Legal and regulatory watch: price-fixing litigation

Lamb Weston remains involved in class-action litigation alleging coordination on frozen potato pricing alongside peers. While outcomes are uncertain, they represent a tangible risk to earnings and reputation. Any material settlement or regulatory penalty would affect cash flow and investor sentiment more directly than broader sector headlines.

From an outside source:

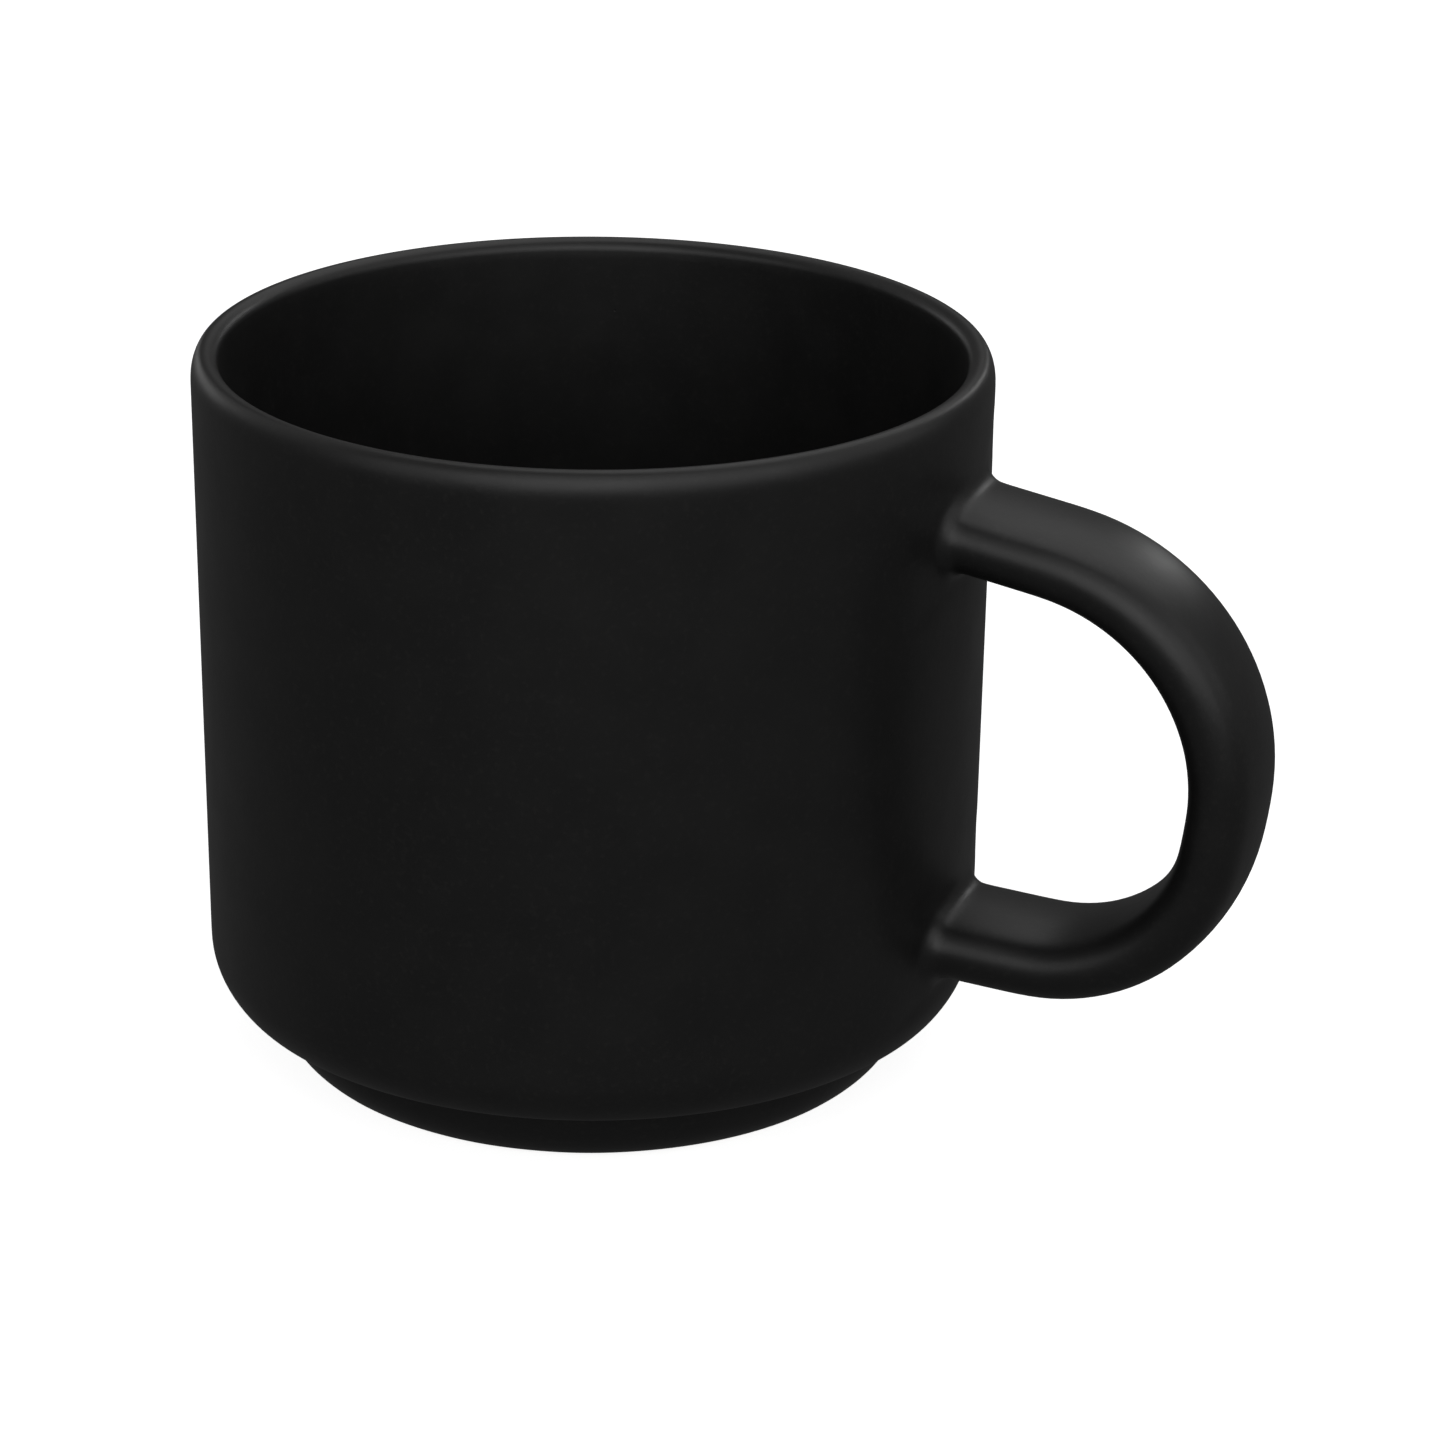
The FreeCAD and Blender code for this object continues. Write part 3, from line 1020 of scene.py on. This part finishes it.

What investors should track next

  • Progress against the $250M annualized savings target and the timetable for realization.
  • Operational readouts from Mar del Plata and Netherlands production lines on cost per pound and yield improvements.
  • Quarterly updates on price/mix dynamics and whether volume growth begins to lift margins.
  • Developments in the price-fixing litigation, including settlements, rulings or disclosure of potential liabilities.
  • Customer trends among major QSR and retail accounts—menu innovation or supplier consolidation that could alter demand flows for frozen potato categories.

Conclusion

Lamb Weston’s recent operational decisions and its “Focus to Win” program represent tangible, near-term levers for improving profitability and capital efficiency. While sector M&A and shifting consumer preferences are shaping demand context, the most material drivers for LW stock will be execution against cost targets, the results from reallocated production capacity, and resolution or mitigation of legal exposure. Investors should prioritize hard operational metrics and litigation milestones over broad sector commentary when assessing LW’s trajectory.